AIM OF THE TASK —
Copy out each line that mentions the word "three".
<<<<
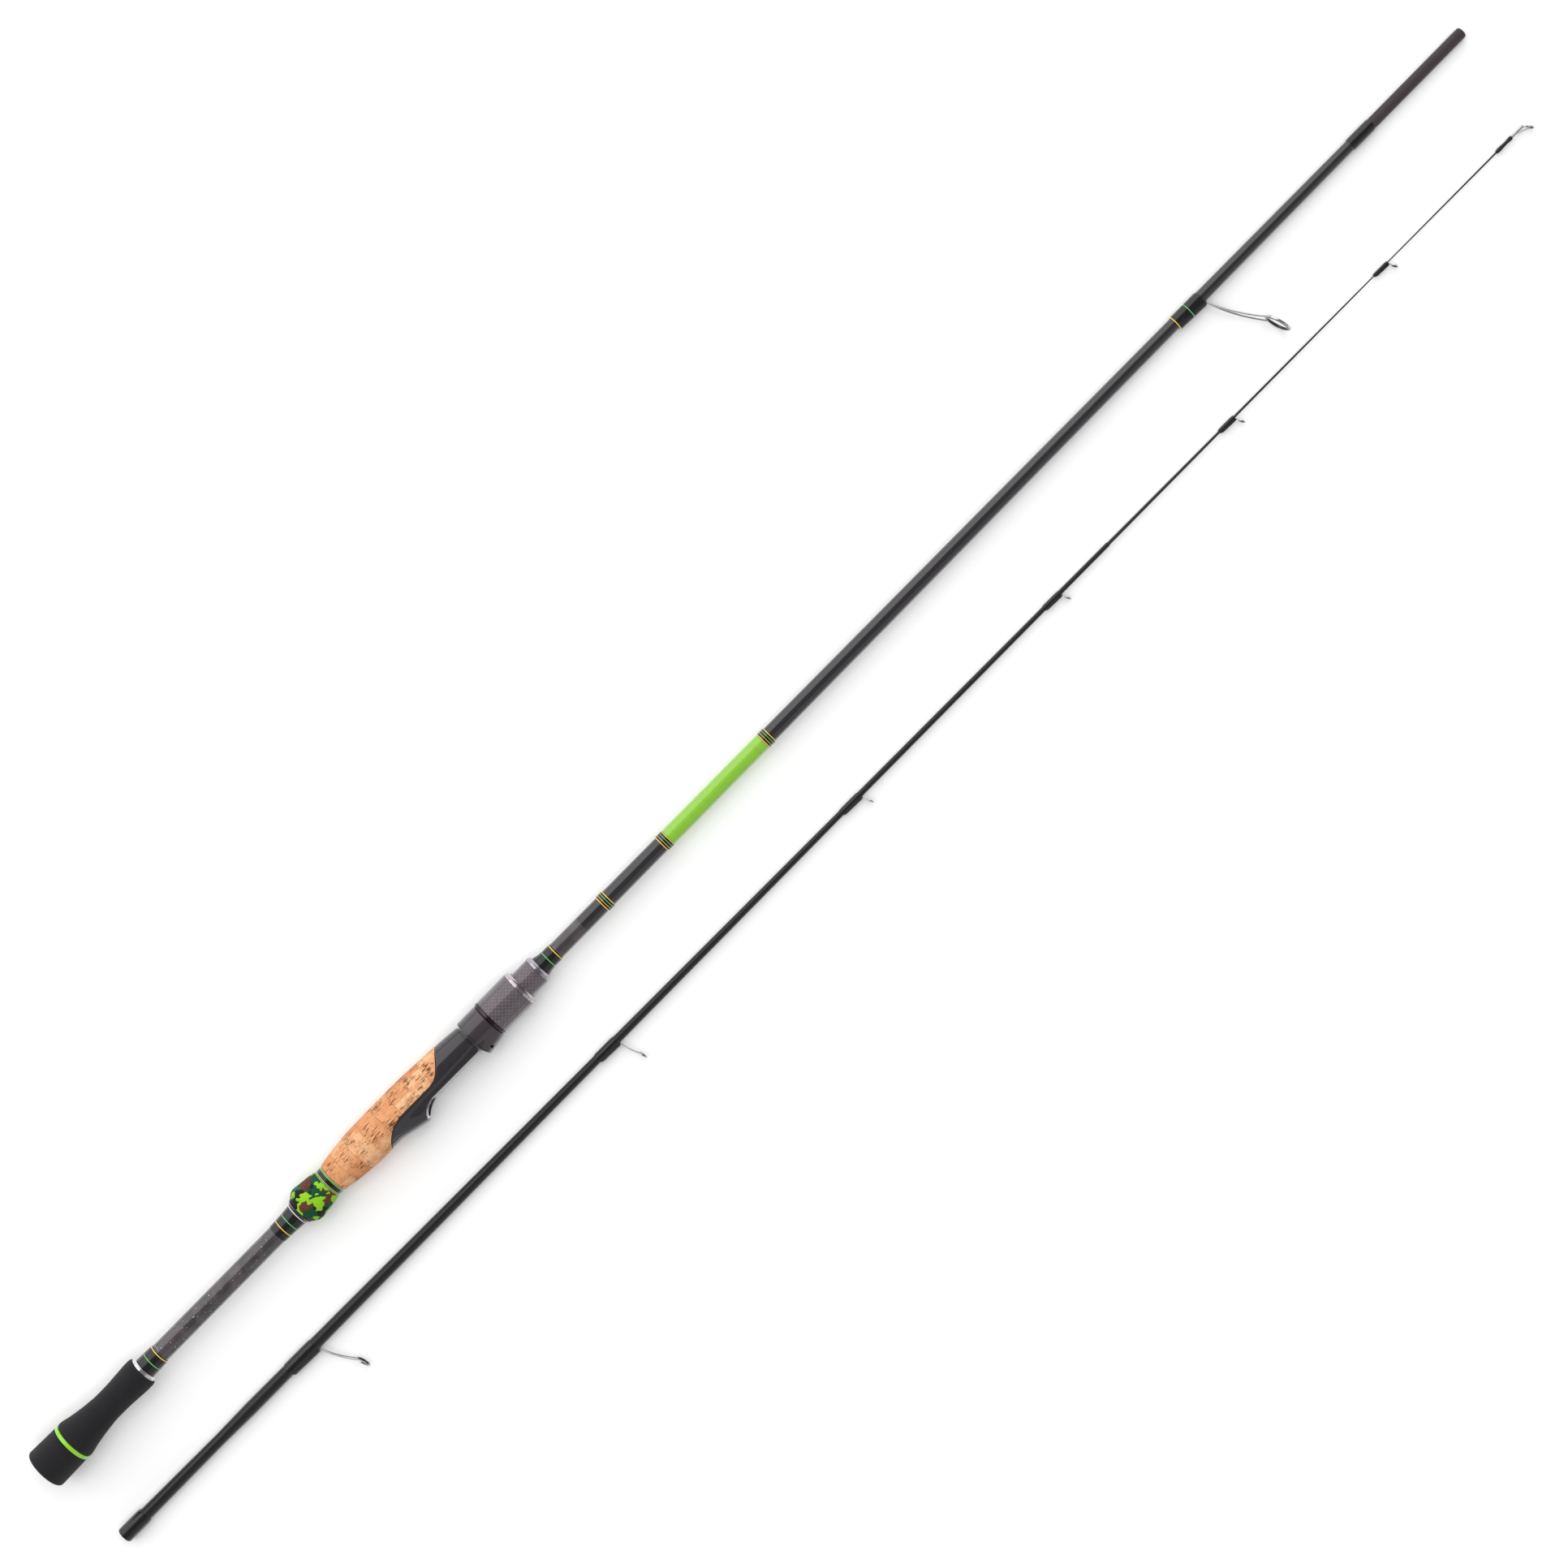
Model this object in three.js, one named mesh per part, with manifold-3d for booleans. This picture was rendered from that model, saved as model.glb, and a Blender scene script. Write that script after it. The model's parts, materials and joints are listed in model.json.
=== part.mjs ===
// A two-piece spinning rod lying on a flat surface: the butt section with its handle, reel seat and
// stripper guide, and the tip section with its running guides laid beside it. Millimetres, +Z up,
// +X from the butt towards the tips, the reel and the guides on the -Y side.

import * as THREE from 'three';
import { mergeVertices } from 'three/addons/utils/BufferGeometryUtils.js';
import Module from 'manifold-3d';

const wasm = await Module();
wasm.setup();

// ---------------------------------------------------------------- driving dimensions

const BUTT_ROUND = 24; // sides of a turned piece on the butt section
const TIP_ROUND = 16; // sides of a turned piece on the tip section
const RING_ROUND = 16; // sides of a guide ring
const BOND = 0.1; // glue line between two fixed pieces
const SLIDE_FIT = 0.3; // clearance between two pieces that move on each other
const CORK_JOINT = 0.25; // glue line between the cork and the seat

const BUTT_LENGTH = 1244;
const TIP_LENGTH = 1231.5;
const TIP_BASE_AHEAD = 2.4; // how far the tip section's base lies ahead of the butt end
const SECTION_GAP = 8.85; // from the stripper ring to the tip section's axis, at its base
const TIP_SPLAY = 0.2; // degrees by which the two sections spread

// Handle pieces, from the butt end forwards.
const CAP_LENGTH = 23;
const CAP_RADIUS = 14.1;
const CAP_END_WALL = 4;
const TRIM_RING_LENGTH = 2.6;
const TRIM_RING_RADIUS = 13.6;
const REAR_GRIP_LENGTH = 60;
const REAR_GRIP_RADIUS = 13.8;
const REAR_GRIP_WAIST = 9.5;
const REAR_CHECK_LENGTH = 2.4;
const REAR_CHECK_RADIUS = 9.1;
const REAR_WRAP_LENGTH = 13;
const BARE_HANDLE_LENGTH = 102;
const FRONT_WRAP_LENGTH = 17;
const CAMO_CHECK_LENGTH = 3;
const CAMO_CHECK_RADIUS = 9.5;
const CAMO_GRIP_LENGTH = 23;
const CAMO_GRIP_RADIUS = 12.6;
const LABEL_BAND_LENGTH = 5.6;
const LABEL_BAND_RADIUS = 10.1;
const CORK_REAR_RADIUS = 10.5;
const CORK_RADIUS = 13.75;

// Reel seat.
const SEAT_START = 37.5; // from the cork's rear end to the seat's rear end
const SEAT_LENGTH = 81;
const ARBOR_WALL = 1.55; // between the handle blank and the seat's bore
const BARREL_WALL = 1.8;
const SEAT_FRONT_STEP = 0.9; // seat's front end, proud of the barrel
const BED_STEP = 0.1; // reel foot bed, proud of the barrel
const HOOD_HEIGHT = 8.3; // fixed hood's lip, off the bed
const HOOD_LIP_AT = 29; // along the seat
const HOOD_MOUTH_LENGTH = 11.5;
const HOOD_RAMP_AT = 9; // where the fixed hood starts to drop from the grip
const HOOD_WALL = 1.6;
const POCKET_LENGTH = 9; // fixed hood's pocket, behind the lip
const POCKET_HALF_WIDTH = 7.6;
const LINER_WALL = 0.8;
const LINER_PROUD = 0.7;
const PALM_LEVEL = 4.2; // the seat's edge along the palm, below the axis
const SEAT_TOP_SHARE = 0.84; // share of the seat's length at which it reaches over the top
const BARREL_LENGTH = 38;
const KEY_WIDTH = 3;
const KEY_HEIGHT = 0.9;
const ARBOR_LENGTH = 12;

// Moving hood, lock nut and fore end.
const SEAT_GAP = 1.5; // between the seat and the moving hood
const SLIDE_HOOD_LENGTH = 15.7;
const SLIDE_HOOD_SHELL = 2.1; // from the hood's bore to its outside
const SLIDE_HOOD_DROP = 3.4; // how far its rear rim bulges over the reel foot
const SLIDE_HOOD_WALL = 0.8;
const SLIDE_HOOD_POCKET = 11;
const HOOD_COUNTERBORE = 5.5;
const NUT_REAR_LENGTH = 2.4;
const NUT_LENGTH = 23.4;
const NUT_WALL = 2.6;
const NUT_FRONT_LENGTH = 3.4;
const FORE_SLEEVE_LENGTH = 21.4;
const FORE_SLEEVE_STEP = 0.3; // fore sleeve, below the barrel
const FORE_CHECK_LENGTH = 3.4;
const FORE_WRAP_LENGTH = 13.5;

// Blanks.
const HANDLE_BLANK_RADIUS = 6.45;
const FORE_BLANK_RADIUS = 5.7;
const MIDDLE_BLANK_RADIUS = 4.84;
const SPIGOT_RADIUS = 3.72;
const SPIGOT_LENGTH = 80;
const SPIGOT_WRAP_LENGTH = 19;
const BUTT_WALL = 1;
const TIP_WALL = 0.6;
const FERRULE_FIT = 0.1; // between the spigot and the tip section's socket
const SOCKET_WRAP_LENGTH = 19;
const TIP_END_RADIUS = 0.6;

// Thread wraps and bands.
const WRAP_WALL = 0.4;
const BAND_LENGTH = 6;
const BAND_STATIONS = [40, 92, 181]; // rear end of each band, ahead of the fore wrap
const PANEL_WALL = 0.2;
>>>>
THE COMPLETED TASK —
Model this object in three.js, one named mesh per part, with manifold-3d for booleans. This picture was rendered from that model, saved as model.glb, and a Blender scene script. Write that script after it. The model's parts, materials and joints are listed in model.json.
import * as THREE from 'three';
import { mergeVertices } from 'three/addons/utils/BufferGeometryUtils.js';